Monday, June 10, 2019

Day 8 – Into The Wild – June 8, 2019


Getting up early in the morning doesn’t seem as disorienting (Karen may disagree) up here where the sun always shines. By 5:30AM, we were in the van headed north up the Dalton Highway. Our destination was Coldfoot Camp, about 255 miles north of Fairbanks.

This highway, or the ‘Haul Road’ as it is also known, didn’t even exist until the Alaskan Pipeline construction project in the 1970’s. Even after the completion of the pipeline, the road was not open to the public until the 1980’s. Most of it is a gravel road. With off and on rain all day, our ride was mostly dust-free.

We made several stops along the way, but the main stops were the Wildwood General Store, the Yukon River Camp, and Coldfoot Camp. When she wasn’t dodging mosquitoes, Karen was able to get in touch with more animal pelts at the first stop.




Lunch time was at the Yukon River Camp. We’re told that this is the only place in Alaska where a highway bridge crosses the Yukon River. It’s also a main truck stop along the road. This means there’s good trucker food here. If you’re ever up this way, try out the homemade blueberry pie. Karen had a homemade cookie the size of an automobile hub cap, and our sandwiches were so big we ate the second halves for dinner later that day. We also met ‘Yukon Bob’ (a volunteer highway host), who told us only 1% of tourists make it north of Fairbanks. So in one respect, anyway, we now consider ourselves one-percenters.




Not too far north of the Yukon River, we stopped at the Finger Rocks. In addition to its interesting geologic features, this location also offered an expansive view of the White Mountains, and the distant Brooks Range. While perched at the top of a small rise, we could see an approaching storm. The first peal of thunder was so loud that it reverberated for at least 20 seconds 360 degrees around us.



Further up the road we stopped at the Arctic Circle for a brief ceremony, during which we were awarded certificates attesting to our momentous passage. After tearful embraces, we jumped back into the van just as rain began to fall.


We made a quick stop at the visitor center for the Gates of the Arctic National Park & Preserve. This gave Karen just enough time to embrace some more animal skins.

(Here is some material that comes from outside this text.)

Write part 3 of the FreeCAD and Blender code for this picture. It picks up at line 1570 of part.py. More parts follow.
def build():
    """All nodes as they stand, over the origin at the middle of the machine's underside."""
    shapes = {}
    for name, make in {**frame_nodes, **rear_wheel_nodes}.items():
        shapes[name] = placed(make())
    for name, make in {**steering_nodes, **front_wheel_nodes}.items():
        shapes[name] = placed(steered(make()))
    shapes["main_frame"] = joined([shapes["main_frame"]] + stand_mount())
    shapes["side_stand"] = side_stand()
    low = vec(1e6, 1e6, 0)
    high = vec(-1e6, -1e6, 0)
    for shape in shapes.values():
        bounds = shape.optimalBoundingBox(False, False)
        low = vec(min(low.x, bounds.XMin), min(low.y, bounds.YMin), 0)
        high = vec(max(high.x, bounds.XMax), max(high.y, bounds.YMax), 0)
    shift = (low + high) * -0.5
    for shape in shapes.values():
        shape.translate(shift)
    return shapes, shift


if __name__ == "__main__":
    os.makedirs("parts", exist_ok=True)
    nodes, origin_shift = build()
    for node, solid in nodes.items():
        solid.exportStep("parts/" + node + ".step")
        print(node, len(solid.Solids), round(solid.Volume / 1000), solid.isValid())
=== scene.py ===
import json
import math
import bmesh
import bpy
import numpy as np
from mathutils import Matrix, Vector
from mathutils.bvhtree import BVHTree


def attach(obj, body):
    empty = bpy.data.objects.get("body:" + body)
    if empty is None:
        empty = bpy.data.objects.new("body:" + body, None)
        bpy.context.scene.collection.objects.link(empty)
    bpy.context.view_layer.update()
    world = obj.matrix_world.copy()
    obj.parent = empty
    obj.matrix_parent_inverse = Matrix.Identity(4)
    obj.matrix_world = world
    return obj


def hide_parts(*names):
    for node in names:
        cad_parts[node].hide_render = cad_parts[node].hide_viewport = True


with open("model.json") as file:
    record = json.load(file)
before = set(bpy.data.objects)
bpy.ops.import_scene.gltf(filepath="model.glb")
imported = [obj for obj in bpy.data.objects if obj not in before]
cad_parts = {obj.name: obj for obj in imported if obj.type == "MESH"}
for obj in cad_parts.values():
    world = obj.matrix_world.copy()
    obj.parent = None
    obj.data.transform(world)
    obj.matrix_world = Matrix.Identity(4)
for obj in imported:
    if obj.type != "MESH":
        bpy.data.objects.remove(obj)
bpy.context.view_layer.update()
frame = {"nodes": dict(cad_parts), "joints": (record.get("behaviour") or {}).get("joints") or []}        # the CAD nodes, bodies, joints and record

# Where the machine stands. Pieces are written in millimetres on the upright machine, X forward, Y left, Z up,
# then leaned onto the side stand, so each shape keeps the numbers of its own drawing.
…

Then, we went across the road to Coldfoot Camp. Coldfoot started off as a gold mining settlement at the start of the 20th century, and then died out after the gold rush. It got a second life as a construction camp during the pipeline project. After that, an enterprising former Iditarod racer bought up the surplus construction housing and started a truck stop. 

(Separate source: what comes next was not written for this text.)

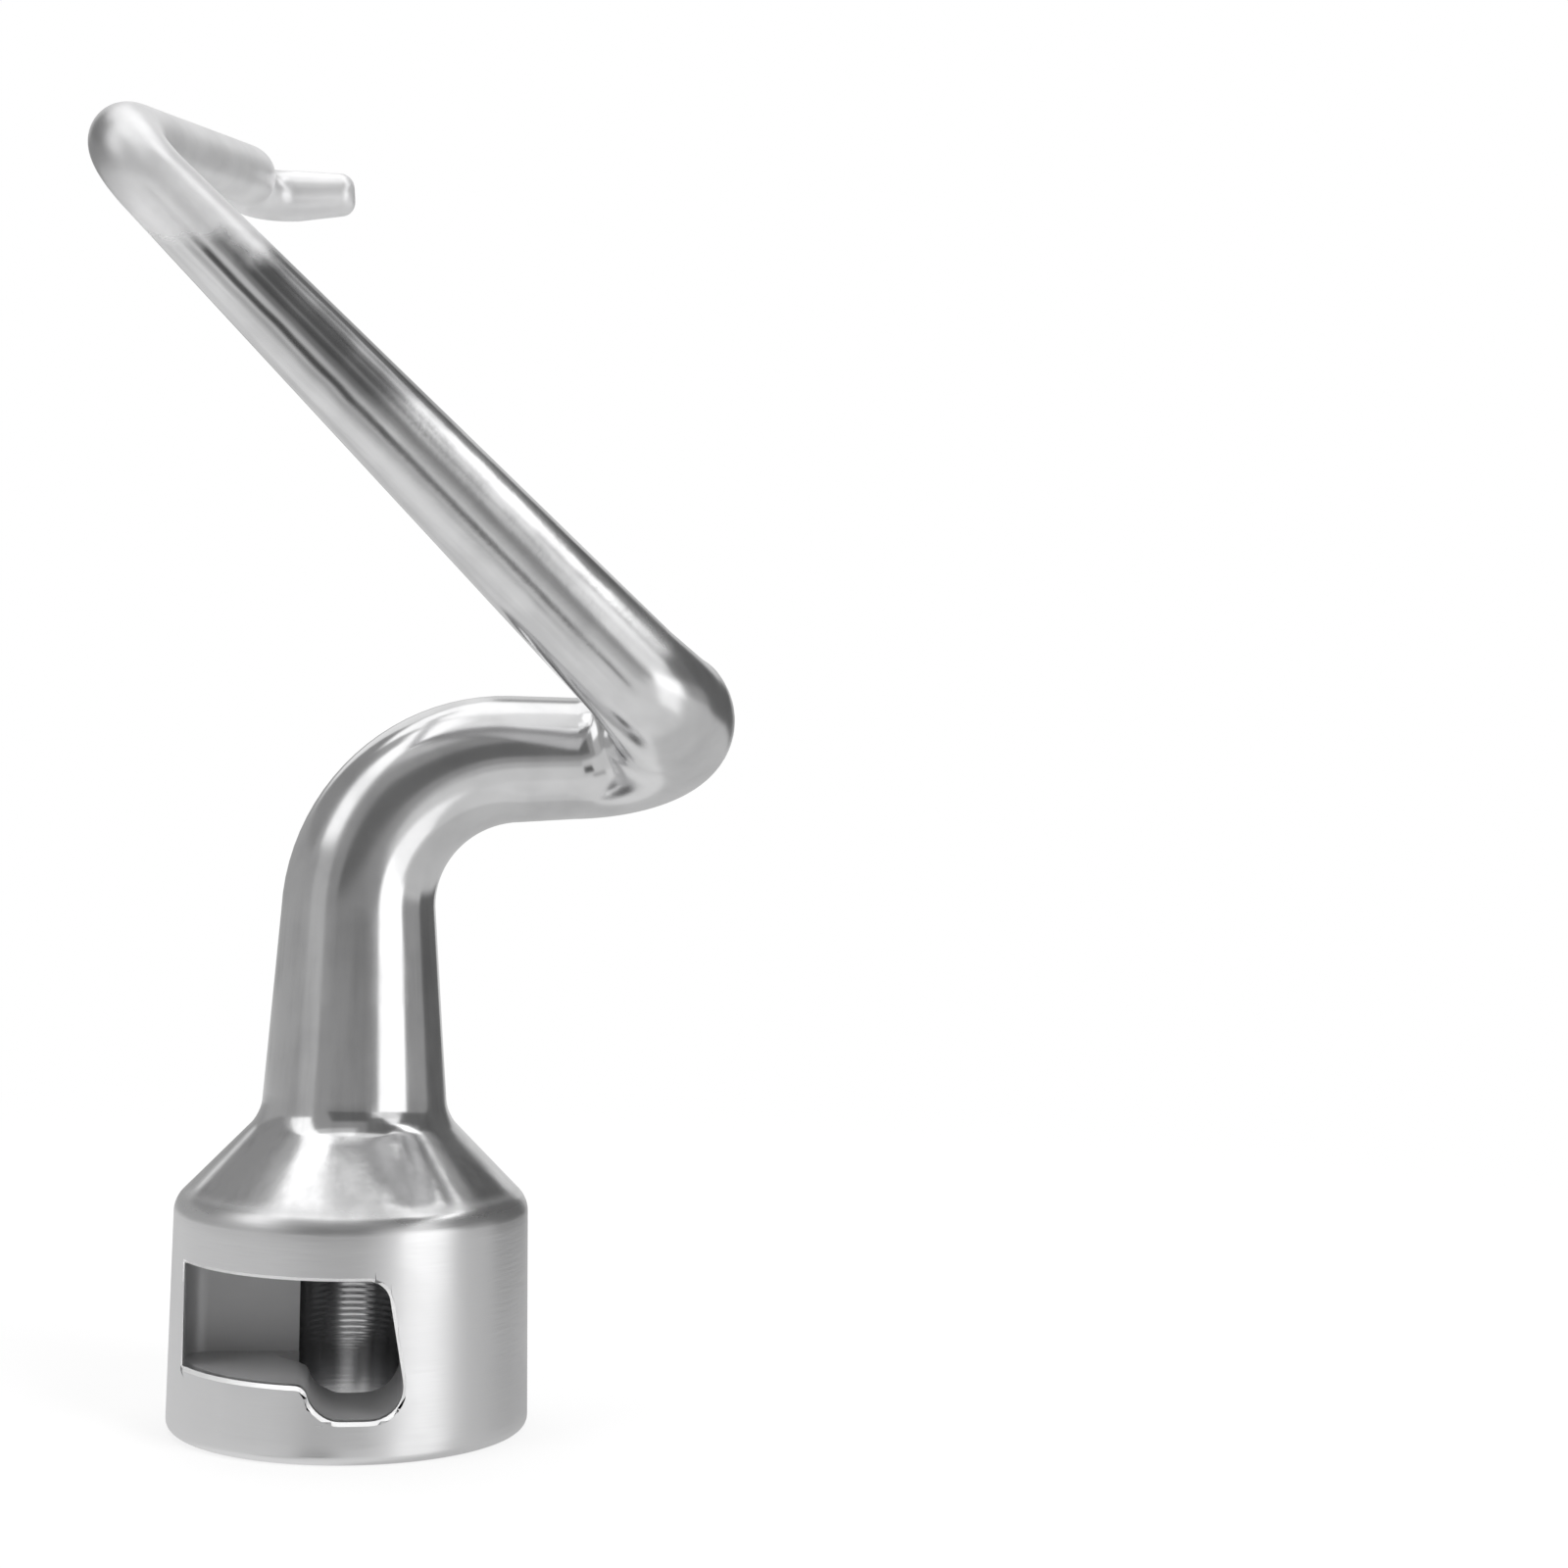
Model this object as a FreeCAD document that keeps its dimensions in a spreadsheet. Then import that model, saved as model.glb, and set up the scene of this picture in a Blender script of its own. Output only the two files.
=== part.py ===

Our hotel for the night was built using these old modules with all the rooms branching off a long central hallway. The snow was so heavy by this past spring, that part of the exterior porch was crushed under the weight. It has yet to be repaired.

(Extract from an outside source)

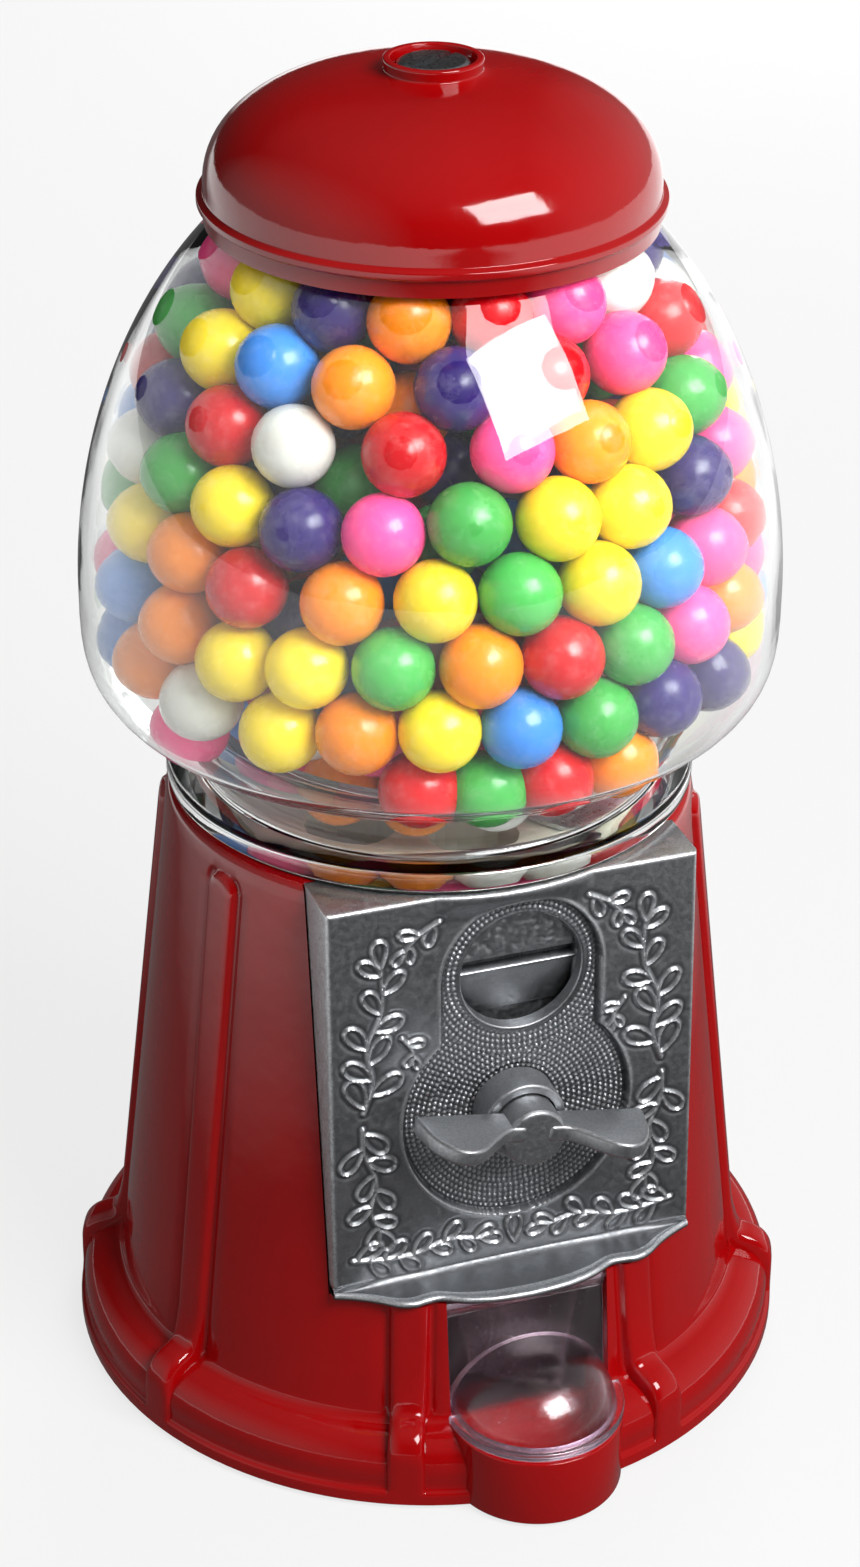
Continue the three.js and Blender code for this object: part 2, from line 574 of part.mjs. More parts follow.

The room décor is 1970’s construction office paneling, with warm touches of industrial-grade plywood and off-white T-bar ceiling panels. At about 7’ wide and 15’ deep, it was plenty of space for us. The camp is an interesting cross-roads for the truckers, motorcyclists, bicyclists, backpackers and tourists who pass through these parts.


We had an afternoon rainstorm, had a beer at the northernmost saloon in the U.S., signed up for a raft trip, and then took a nap.




I got up just before midnight and took a short hike. It’s a strange experience to be walking through the woods in the middle of the ‘night’ with the sky still lit up. It didn’t take long for the mosquitoes to find me, so I headed back to the room.